Full Report for Listed Buildings
The list description is not intended to be a complete inventory of what is listed: it is principally intended to aid identification. By law, the definition of a listed building includes the entire building (i) and any structure or object that is fixed to the said building and ancillary to it and (ii) any other structure or object that forms part of the land and has done so since before 1 July 1948, and was within the curtilage of the building, and ancillary to it, on the date on which said building was first included in the list, or on 1 January 1969, whichever was later.
Date of Designation
06/08/2001
Date of Amendment
06/08/2001
Name of Property
1 Piccadilly Square
Address
1 Piccadilly Square
Unitary Authority
Carmarthenshire
Location
First house of terrace of four on N side of square, about 70m up from churchyard gates.
History
Terraced house of a row of four, part of an unusual later C19 development for the Maesgwynne estate, comprising the terrace, a pair of semi-detached houses on the E side, and 2 detached houses.

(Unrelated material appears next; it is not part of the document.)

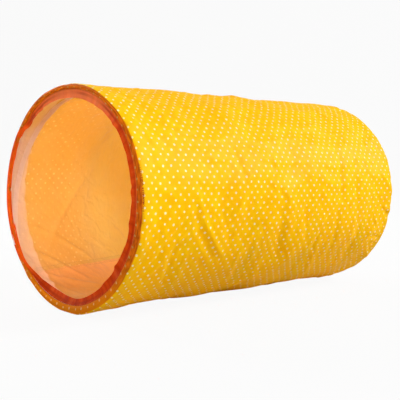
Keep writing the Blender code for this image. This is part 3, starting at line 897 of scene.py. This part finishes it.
def facing_piece(name, side, seed):
    """A gathered tape as a piece, and the line along which it is stitched."""
    draw = np.random.default_rng(seed)
    angle = facing_angle
    pleats = np.zeros(FACING_AROUND)
    for _ in range(46):
        at = draw.uniform(0, FULL_TURN)
        wide = draw.uniform(0.020, 0.060)
        off = wrapped(angle - at, FULL_TURN)
        pleats += draw.uniform(-1.0, 1.0) * np.exp(-(off / wide) ** 2)
    slow = smooth_noise(seed + 1, angle, angle * 0, 11, 1.0)
    outer, stitched, nose = hem_roll(angle, side)
    roll = (outer - stitched) / 2 + 0.0003
    strays, wobble = hem_wander(angle, angle * 0 + side * (hoop_x + 0.006))
    tilt = math.radians(38.0) * hump(angle, 275, 30)
    rolled = np.zeros(FACING_AROUND)
    if side < 0:
        off = np.degrees(wrapped(angle - TURNED_IN, FULL_TURN))
        rolled = 1.0 / (1.0 + np.exp(np.clip(np.where(off > 0, off - 44.0, -off - 46.0), -60, 60)
                                     / np.where(off > 0, 1.8, 4.0)))
    width = facing_width * (1.0 + 0.13 * slow)

    def line(along, under):
        """The tape's points at a share of its width, lifted off it by a distance."""
        out = width * along
        wave = (0.0015 * pleats + 0.0005 * slow) * along ** 1.2 + under
        wave = wave + 0.0008 * math.sin(math.pi * along)
        flat_radius = stitched + 0.0006 - out * np.cos(tilt) + wave * np.sin(tilt)
        flat_x = hoop_x + 0.0004 - out * np.sin(tilt) - wave * np.cos(tilt)
        # Where it has turned in, it lies round the hem's roll and on along the wall.
        turn = math.radians(62.0) - out / roll
        on_wall = np.maximum(-math.pi / 2 - turn, 0.0) * roll
        turn = np.maximum(turn, -math.pi / 2)
        roll_radius = stitched - 0.0003 + roll * (1 + np.sin(turn)) + 0.3 * wave
        roll_x = hoop_x + (nose + 0.0003 - under) * np.cos(turn) - on_wall
        return on_tube(side * (flat_x + (roll_x - flat_x) * rolled) + strays, angle,
                       flat_radius + (roll_radius - flat_radius) * rolled + wobble)

    rows = [line(facing_fold / facing_width, 0.0003), line(0.0, 0.0003)]
    rows += [line(along, 0.0) for along in np.linspace(0.0, 1.0, FACING_ACROSS + 1)]
    u_of = np.arange(FACING_AROUND + 1) * facing_round / FACING_AROUND
    v_of = [-facing_fold, -0.0003] + list(np.linspace(0, facing_width, FACING_ACROSS + 1))
    return new_object(name, cloth_mesh(name, np.stack(rows), u_of, v_of)), line(0.08, -0.0003)


front_facing, front_sewn = facing_piece("front_gathered_tape", -1, 51)
rear_facing, rear_sewn = facing_piece("rear_gathered_tape", 1, 61)
for piece, node, body, rim in ((front_facing, "front_facing", "root", "cover_front_rim"),
                               (rear_facing, "rear_facing", "rear_end", "cover_rear_rim")):
    piece.data.materials.append(tape_cloth)
    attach(piece, body)
    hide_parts(node)

# The stitching
# Dark orange polyester thread. It holds each tape to its hem in short even stitches, and
# where the overlocked edge has frayed, some loose ends stand out.
thread_radius = 0.00022
LOOSE_ENDS = 150
thread_yarn = grained_material("sewing_thread", srgb(150, 62, 8), srgb(226, 118, 34), (0.35, 0.65),
                               {"Roughness": 0.7, "Specular IOR Level": 0.05}, Scale=2500.0)


def threads_mesh(name, paths):
    """Round threads that taper at both ends, each along four points, in one mesh."""
    points, faces = [], []
    for path in paths:
        path = np.asarray(path)
        ahead = path[-1] - path[0]
        aside = np.cross(ahead, (0.8, 0.5, 0.33))
        aside /= np.linalg.norm(aside)
        across = np.cross(ahead / np.linalg.norm(ahead), aside)
        first = len(points)
        for spot, size in zip(path, (0.5, 1.0, 1.0, 0.5)):
            for turned in FULL_TURN * np.arange(6) / 6:
                points.append(spot + thread_radius * size * (
                    aside * math.cos(turned) + across * math.sin(turned)))
        for start in (first, first + 6, first + 12):
            faces += [(start + k, start + (k + 1) % 6, start + 6 + (k + 1) % 6, start + 6 + k)
                      for k in range(6)]
        faces += [tuple(first + 5 - k for k in range(6)), tuple(first + 18 + k for k in range(6))]
    mesh = bpy.data.meshes.new(name)
    mesh.from_pydata([tuple(p) for p in points], [], faces)
    mesh.shade_smooth()
    mesh.materials.append(thread_yarn)
    return mesh


for name, sewn, side, body in (("front_stitching", front_sewn, -1, "root"),
                               ("rear_stitching", rear_sewn, 1, "rear_end")):
    # Where the front tape has turned in, its stitches are under it.
    hidden = math.radians(58.0) if side < 0 else -1.0
    stitches = [[sewn[(first + part * 2 // 3) % FACING_AROUND] for part in range(4)]
                for first in range(0, FACING_AROUND - 1, 3)
                if abs(wrapped(facing_angle[first] - TURNED_IN, FULL_TURN)) > hidden]
    draw = np.random.default_rng(71)
    for _ in range(LOOSE_ENDS if side < 0 else 0):
        angle = math.radians(draw.normal(173.0, 6.0))
        outer = hem_roll(np.array([angle]), -1)[0][0]
        start = on_tube(-hoop_x - draw.uniform(0.0022, 0.0032), angle, outer - 0.0009)
        aside = np.array([0.0, -math.sin(angle), math.cos(angle)])
        outward = np.array([0.0, math.cos(angle), math.sin(angle)])
        reach = (draw.uniform(0.0002, 0.0014) * np.array([1.0, 0.0, 0.0])
                 + draw.uniform(-0.0008, 0.0008) * aside + draw.uniform(0.0006, 0.0012) * outward)
        stitches.append([start + reach * share for share in (0.0, 0.35, 0.7, 1.0)])
    piece = new_object(name, threads_mesh(name, stitches))
    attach(piece, body)

# The wires' fittings
# Crimped steel sleeves join the hoops' ends and moulded plastic caps cover the spring's. All
# are hidden in the cloth.
dark_plastic = grained_material("black_plastic", srgb(24, 24, 25), srgb(40, 40, 41), None,
                                {"Roughness": 0.5}, Scale=1500.0)
for end_name in ("front", "rear"):
    for fitting, finish in (("hoop", steel), ("hoop_sleeve", steel), ("spring_cap", dark_plastic)):
        mesh = frame["nodes"][end_name + "_" + fitting].data
        mesh.materials.clear()
        mesh.materials.append(finish)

The architect was almost certainly George Morgan of Carmarthen, whom W.R.H. Powell employed elsewhere in the village at the time. W. R. H. Powell (1819-89) of Maesgwynne was a prominent improving landlord and sporting figure, MP for E. Carmarthenshire for about 20 years. He rebuilt much of the village of Llanboidy including the Maesgwynne Arms hotel, the church, the Market Hall, the School and many of the houses. Powell was a noted breeder of racehorses and hounds, master of fox-hounds for many years, and very large crowds came to meetings at the racecourse he laid out SW of the village.
Exterior
No 1 has rendered left end wall and all windows and door are replaced.
Reason for designation
Included despite alteration as part of a later C19 country estate housing development, rare in the region.
Group Description
1-4 Piccadilly Square
Terraced houses, mirrored row of four Victorian estate cottages with minimal Gothic detail, rubble stone with brick dressings, slate eaves roof and crested ridge tiles. Four red brick chimneys. Each house is of two storeys and two bays with a casement-pair timber window over the door, under the eaves, and a 3-light mullion-and-transom window each floor in the other bay, the ground floor window in a rendered rusticated surround with hoodmould, the upper window with timber lintel breaking the eaves under a shallow gable with plain bargeboards and red terracotta finial. As the terrace is mirrored Nos 1 and 2 have the door in the right bay, Nos 3 and 4 in the left, each door under a slate pent hood on carved diagonal supports with Gothic cusping in the triangle above the supports. Red brick jambs to all openings except ground floor main window. Overhanging verges to gable ends.
Since the later C20 two houses of the terrace have been heavily altered.